For example, Bill Clinton won election on a mildly liberal reformist platform. Once in office he was forced to abandon his campaign promises because if he continued them the bond market wouldn't react well and the economy would go down the tubes. Clinton’s famous statement to his advisers upon realizing this was, "You mean to tell me that the success of my program and my reelection hinges on the Federal Reserve and a bunch of fucking bond traders?"[5] He was thus forced to abandon his program before it even started, instead implementing one virtually identical to Republican proposals. He complained to his aides:

“I hope you're all aware we're all Eisenhower Republicans. We're Eisenhower Republicans here, and we are fighting the Reagan Republicans. We stand for lower deficits and free trade and the bond market. Isn't that great?”

In theory the government might be able to combat this by nationalizing industry but neither the Democrats nor Republicans (or most prominent third parties) are willing to do this.

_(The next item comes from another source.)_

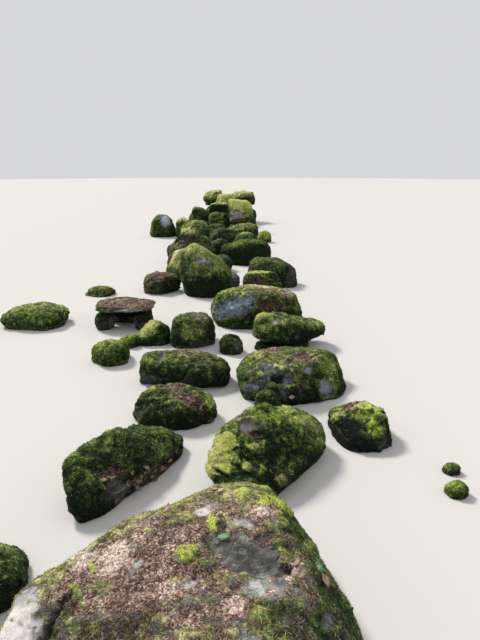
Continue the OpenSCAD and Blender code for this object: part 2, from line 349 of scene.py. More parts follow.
def stone_material():
    m, nt, bsdf, co = start("weathered_mossy_granite")

    def field(name):
        return node(nt, "ShaderNodeAttribute", attribute_name=name, attribute_type="GEOMETRY").outputs["Fac"]

    moss, litter, tone_and_painted_light, painted_shade, pale, hue, painted_skylight_blue = (
        field(n) for n in ("moss", "litter", "tone_and_painted_light", "painted_shade", "pale", "hue", "painted_skylight_blue"))

    def centred(tex, gain):
        return math_node(nt, "MULTIPLY", math_node(nt, "SUBTRACT", tex, 0.5), gain)

    def add(*terms):
        total = terms[0]
        for term in terms[1:]:
            total = math_node(nt, "ADD", total, term)
        return total

    broad = noise_tex(nt, co, 3.1, 3).outputs["Fac"]
    mid = noise_tex(nt, co, 13, 5, 0.62).outputs["Fac"]
    clump = noise_tex(nt, co, 36, 4, 0.65).outputs["Fac"]
    fine = noise_tex(nt, co, 95, 4, 0.70).outputs["Fac"]
    stems = node(nt, "ShaderNodeTexVoronoi", {"Vector": co, "Scale": 120.0, "Randomness": 1.0})
    grain = node(nt, "ShaderNodeTexVoronoi", {"Vector": co, "Scale": 300.0, "Randomness": 1.0})

    # how much moss and litter cover the rock, with ragged edges
    flecks = node(nt, "ShaderNodeTexVoronoi",
                  {"Vector": noise_warp(nt, co, 60, 0.016), "Scale": 46.0, "Randomness": 1.0})
    chosen = node(nt, "ShaderNodeSeparateColor", {"Color": flecks.outputs["Color"]})
    fleck = math_node(nt, "SUBTRACT", between(nt, chosen.outputs[0], 0.55, 1.0, 0.0, 0.42), flecks.outputs["Distance"])
    fleck = math_node(nt, "MULTIPLY", between(nt, fleck, -0.05, 0.10), between(nt, moss, 0.02, 0.25, 0.0, 0.45))
    cover = add(moss, centred(mid, 1.3), centred(clump, 1.2), centred(fine, 1.0), fleck)
    moss_on = between(nt, cover, 0.42, 0.58)
    other = noise_tex(nt, co, 24, 6, 0.70).outputs["Fac"]
    litter_on = between(nt, add(litter, centred(other, 2.4), centred(fine, 0.6)), 0.42, 0.58)

    # moss: its colour follows the tone field, with painted shade in the hollows and between the stem cells and painted
    # light at the tips; tan where it is thin
    t = add(tone_and_painted_light, centred(mid, 0.90), centred(clump, 1.25), centred(fine, 1.45), 0.075)
    t = math_node(nt, "MULTIPLY_ADD", stems.outputs["Distance"], -0.22, t)
    green = ramp(nt, t, [
        (0.0, (0.005, 0.010, 0.004)),
        (0.22, (0.021, 0.037, 0.011)),
        (0.45, (0.070, 0.107, 0.028)),
        (0.70, (0.225, 0.272, 0.072)),
        (1.0, (0.60, 0.59, 0.22)),
    ])
    vivid = ramp(nt, t, [
        (0.0, (0.005, 0.012, 0.002)),
        (0.22, (0.020, 0.044, 0.007)),
        (0.45, (0.078, 0.138, 0.016)),
        (0.70, (0.255, 0.345, 0.035)),
        (1.0, (0.60, 0.66, 0.15)),
    ])
    tan = ramp(nt, t, [
        (0.0, (0.009, 0.010, 0.005)),
        (0.22, (0.040, 0.043, 0.018)),
        (0.45, (0.122, 0.124, 0.050)),
        (0.70, (0.350, 0.325, 0.145)),
        (1.0, (0.76, 0.69, 0.40)),
    ])
    thick = between(nt, add(cover, centred(broad, 1.1), math_node(nt, "MULTIPLY", math_node(nt, "SUBTRACT", hue, 0.5), 1.4)), 0.55, 1.0)
    moss_col = mix(nt, thick, tan, green)
    moss_col = mix(nt, between(nt, add(hue, centred(clump, 0.5)), 0.62, 0.90), moss_col, vivid)

    # rock: speckled grey granite with pale lichen and a green film
    rt = add(mid, centred(broad, 0.8), centred(clump, 1.3), centred(fine, 0.5))
    rock = ramp(nt, rt, [
        (0.25, (0.040, 0.043, 0.043)),
        (0.45, (0.115, 0.121, 0.122)),
        (0.62, (0.220, 0.225, 0.228)),
        (0.80, (0.400, 0.400, 0.395)),
    ])
    speck = node(nt, "ShaderNodeSeparateColor", {"Color": grain.outputs["Color"]})
    rock = mix(nt, 1.0, rock, ramp(nt, speck.outputs[0], [
        (0.0, (0.42, 0.42, 0.42)), (0.22, (0.85, 0.85, 0.85)), (0.75, (1.05, 1.03, 1.0)), (1.0, (1.55, 1.52, 1.48)),
    ]), "MULTIPLY")
    rock = mix(nt, between(nt, speck.outputs[1], 0.70, 0.95, 0.0, 0.35), rock, (0.24, 0.17, 0.14, 1))
    film = between(nt, add(other, centred(fine, 0.8)), 0.46, 0.62, 0.0, 0.55)
    rock = mix(nt, film, rock, (0.085, 0.100, 0.050, 1))
    pale_col = mix(nt, between(nt, add(clump, centred(fine, 0.8)), 0.35, 0.65),
                   (0.46, 0.425, 0.420, 1), (0.62, 0.575, 0.560, 1))
    rock = mix(nt, pale, rock, pale_col)
    spots = node(nt, "ShaderNodeTexVoronoi",
                 {"Vector": noise_warp(nt, co, 40, 0.012), "Scale": 22.0, "Randomness": 1.0})
    keep = node(nt, "ShaderNodeSeparateColor", {"Color": spots.outputs["Color"]})
    size = between(nt, keep.outputs[0], 0.40, 1.0, 0.0, 0.46)
    lichen = between(nt, math_node(nt, "SUBTRACT", size, spots.outputs["Distance"]), -0.02, 0.05)
    lichen = math_node(nt, "MULTIPLY", lichen, between(nt, fine, 0.36, 0.54))
    rock = mix(nt, math_node(nt, "MULTIPLY", lichen, 0.80), rock, (0.47, 0.49, 0.45, 1))
    # rock lighter or darker with the tone field: its random variation and its painted light and shade
    bright = node(nt, "ShaderNodeCombineColor")
    shade = math_node(nt, "MULTIPLY_ADD", tone_and_painted_light, 1.3, 0.28)
    for k in range(3):
        nt.links.new(shade, bright.inputs[k])
    rock = mix(nt, 1.0, rock, bright.outputs[0], "MULTIPLY")
    # painted skylight: a blue cast on the rock of stones in sky-lit shade
    rock = mix(nt, painted_skylight_blue, rock, mix(nt, 1.0, rock, (0.80, 1.0, 1.30, 1), "MULTIPLY"))

    # litter: a mat of broken brown needles, lighter and darker with the painted light and shade of the tone field
    scrap = node(nt, "ShaderNodeTexVoronoi", {"Vector": noise_warp(nt, co, 70, 0.012), "Scale": 210.0, "Randomness": 1.0})
    piece = node(nt, "ShaderNodeSeparateColor", {"Color": scrap.outputs["Color"]})
    lf = add(math_node(nt, "MULTIPLY_ADD", piece.outputs[0], 0.66, 0.00), centred(fine, 1.3), centred(clump, 1.3),
             centred(mid, 0.8), math_node(nt, "MULTIPLY", math_node(nt, "SUBTRACT", tone_and_painted_light, 0.45), 1.1))
    litter_col = ramp(nt, lf, [
        (0.0, (0.020, 0.012, 0.009)),
        (0.28, (0.105, 0.063, 0.046)),
        (0.60, (0.350, 0.232, 0.182)),
        (1.0, (0.90, 0.74, 0.66)),
    ])

    col = mix(nt, litter_on, rock, litter_col)
    col = mix(nt, moss_on, col, moss_col)
    # painted shade: darker near the foot, underneath, in cracks and under the shadow and shade marks
    col = mix(nt, math_node(nt, "MULTIPLY", painted_shade, 0.85), col, mix(nt, 0.12, (0, 0, 0, 1), col))
    nt.links.new(col, bsdf.inputs["Base Color"])

    rough = math_node(nt, "MULTIPLY_ADD", fine, 0.3, 0.58)
    rough = math_node(nt, "MAXIMUM", rough, math_node(nt, "MULTIPLY", moss_on, 0.95))
    rough = math_node(nt, "MAXIMUM", rough, math_node(nt, "MULTIPLY", litter_on, 0.88))
    nt.links.new(rough, bsdf.inputs["Roughness"])
    bsdf.inputs["Specular IOR Level"].default_value = 0.22

    h_moss = add(math_node(nt, "MULTIPLY", stems.outputs["Distance"], -0.0040),
                 math_node(nt, "MULTIPLY", fine, 0.0100), math_node(nt, "MULTIPLY", clump, 0.0120))
    h_rock = add(math_node(nt, "MULTIPLY", grain.outputs["Distance"], 0.0006),
                 math_node(nt, "MULTIPLY", fine, 0.0035), math_node(nt, "MULTIPLY", clump, 0.0060))
    h_litter = add(math_node(nt, "MULTIPLY", piece.outputs[1], 0.0018), math_node(nt, "MULTIPLY", fine, 0.0060),
                   math_node(nt, "MULTIPLY", clump, 0.0050))
    h = node(nt, "ShaderNodeMix", data_type="FLOAT")
    nt.links.new(litter_on, h.inputs[0]); nt.links.new(h_rock, h.inputs[2]); nt.links.new(h_litter, h.inputs[3])
    h2 = node(nt, "ShaderNodeMix", data_type="FLOAT")
    nt.links.new(moss_on, h2.inputs[0]); nt.links.new(h.outputs[0], h2.inputs[2]); nt.links.new(h_moss, h2.inputs[3])
    bump = node(nt, "ShaderNodeBump", {"Height": h2.outputs[0], "Strength": 1.0, "Distance": 1.0})
    nt.links.new(bump.outputs[0], bsdf.inputs["Normal"])
    return m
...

Even if they were, the Supreme Court would strike it down. If some way were found to get around this then the CIA and/or Pentagon would overthrow the government in a coup (or through less dramatic means). The CIA has overthrown many governments for nationalizing industry, or even just implementing policies not sufficiently favorable to US corporations, including Chile, Iran, Guatemala, Brazil, Greece, the Congo and many others.

Once elected representatives are isolated from the general public but surrounded by bureaucrats and other politicians. They therefore have a tendency to see things from the perspective of politicians and bureaucrats, rather than from the perspective of the general public from which they are isolated, and are much more susceptible to pressure from government bureaucracies--which is one of the reasons it’s easy for the powerful (elected or unelected) to believe what’s convenient (even Hitler, Stalin etc. believed they were good).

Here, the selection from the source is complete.